■ WHAT THE EXERCISE ASKS: Copy out all of the material, matching it word for word.

Entries from a dataset:
::::::::::

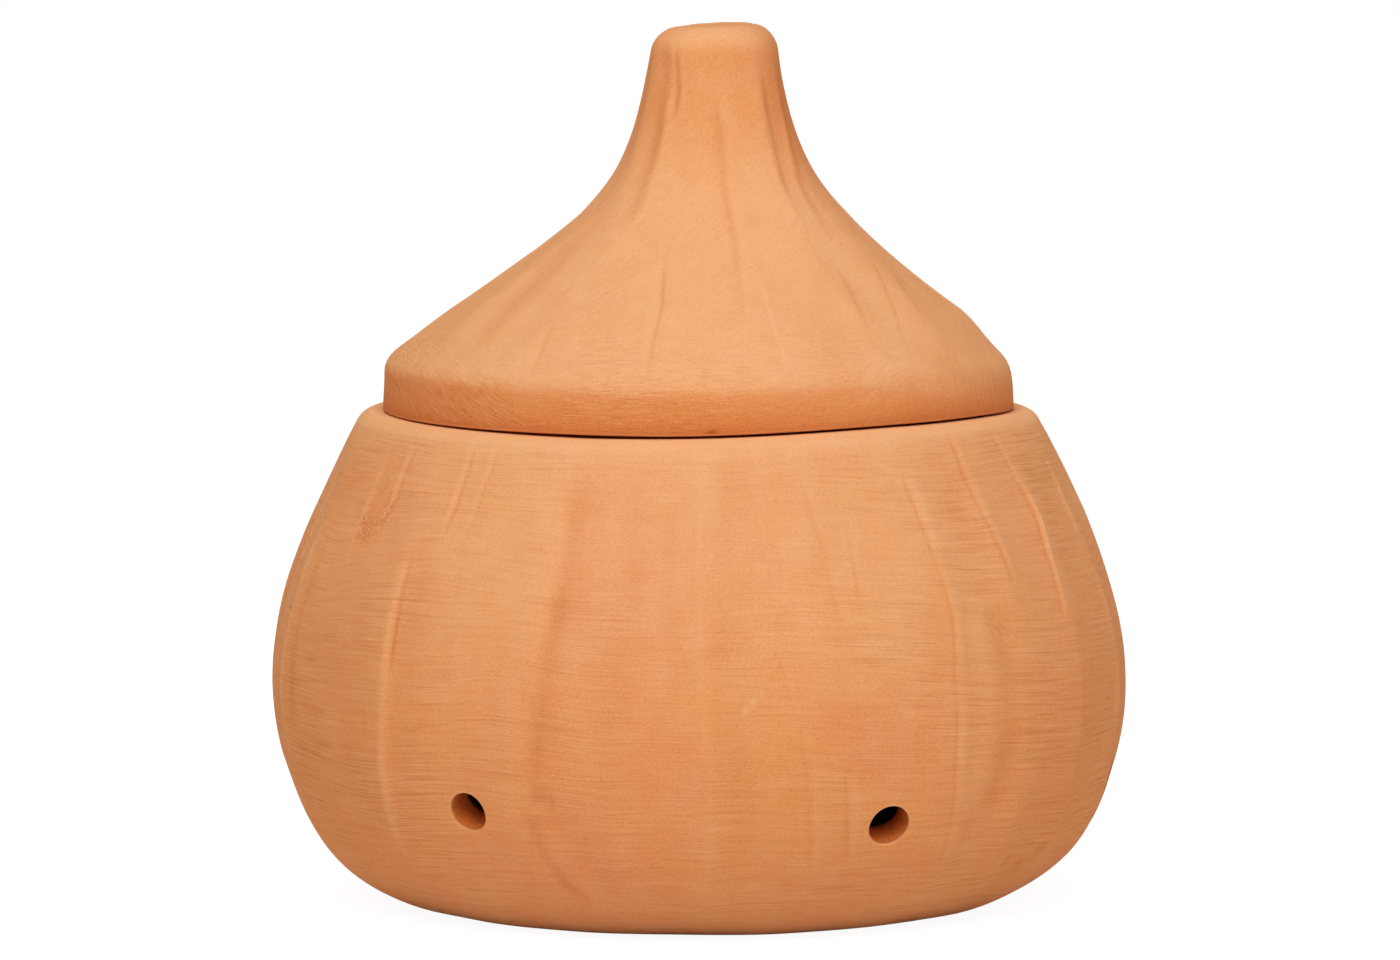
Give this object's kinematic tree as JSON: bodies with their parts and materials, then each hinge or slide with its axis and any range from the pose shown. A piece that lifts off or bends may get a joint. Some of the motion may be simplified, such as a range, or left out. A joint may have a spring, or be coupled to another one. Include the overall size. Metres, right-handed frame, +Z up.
{
  "type": "garlic keeper",
  "caption": "Bulb-shaped unglazed clay pot with vent holes low in its wall and a loose cone-shaped lid whose tapering stem is the handle.",
  "frame": {"origin": "centre of the foot, on the surface that the pot stands on", "axes": "+Z up along the pot's axis, -Y is the front"},
  "size_m": [0.1402, 0.1402, 0.1438],
  "materials": {
    "terracotta": "unglazed fired clay, matte, brushed"
  },
  "bodies": {
    "pot": {"pot": "terracotta"},
    "lid": {"lid": "terracotta"}
  },
  "joints": [
    {"name": "lid_lift", "type": "slide", "parent": "pot", "child": "lid", "axis": [0, 0, 1], "range_m": [0, 0.1]}
  ]
}
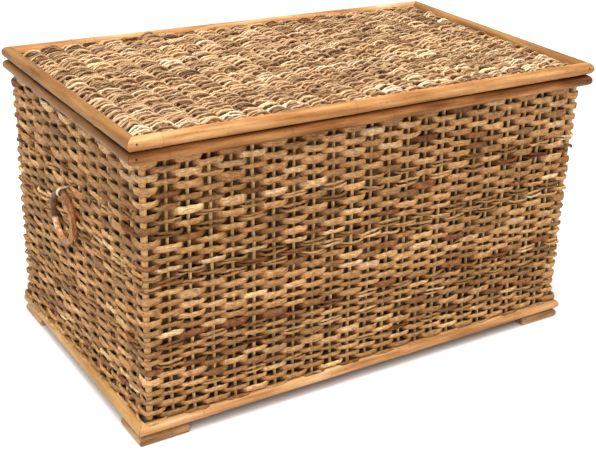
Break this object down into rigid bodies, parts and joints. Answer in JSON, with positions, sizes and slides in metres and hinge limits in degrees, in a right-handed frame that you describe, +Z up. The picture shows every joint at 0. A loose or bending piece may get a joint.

::::::::::

■ WORKED ANSWER:
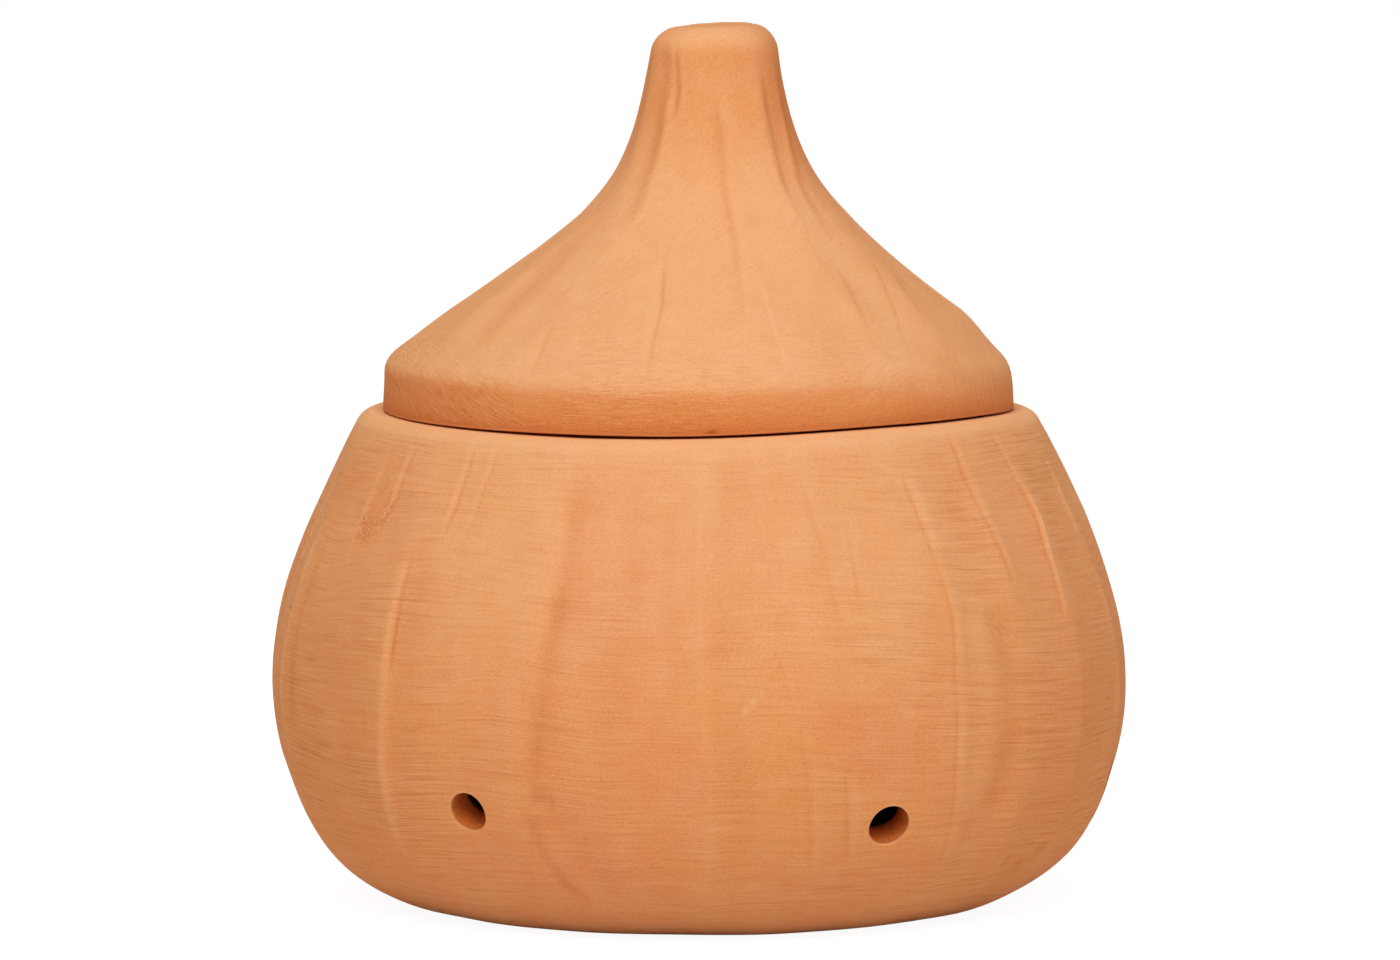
Give this object's kinematic tree as JSON: bodies with their parts and materials, then each hinge or slide with its axis and any range from the pose shown. A piece that lifts off or bends may get a joint. Some of the motion may be simplified, such as a range, or left out. A joint may have a spring, or be coupled to another one. Include the overall size. Metres, right-handed frame, +Z up.
{
  "type": "garlic keeper",
  "caption": "Bulb-shaped unglazed clay pot with vent holes low in its wall and a loose cone-shaped lid whose tapering stem is the handle.",
  "frame": {"origin": "centre of the foot, on the surface that the pot stands on", "axes": "+Z up along the pot's axis, -Y is the front"},
  "size_m": [0.1402, 0.1402, 0.1438],
  "materials": {
    "terracotta": "unglazed fired clay, matte, brushed"
  },
  "bodies": {
    "pot": {"pot": "terracotta"},
    "lid": {"lid": "terracotta"}
  },
  "joints": [
    {"name": "lid_lift", "type": "slide", "parent": "pot", "child": "lid", "axis": [0, 0, 1], "range_m": [0, 0.1]}
  ]
}
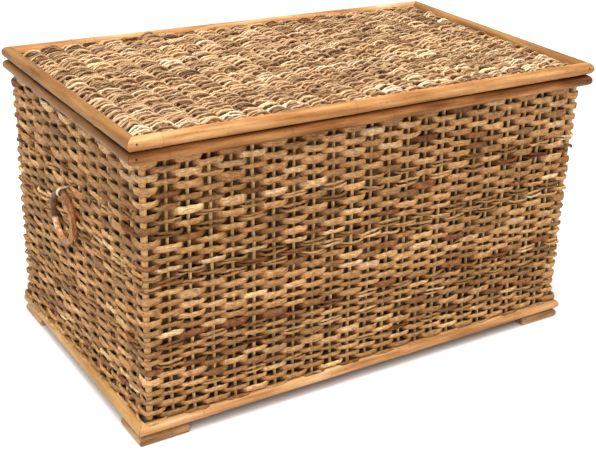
Break this object down into rigid bodies, parts and joints. Answer in JSON, with positions, sizes and slides in metres and hinge limits in degrees, in a right-handed frame that you describe, +Z up. The picture shows every joint at 0. A loose or bending piece may get a joint.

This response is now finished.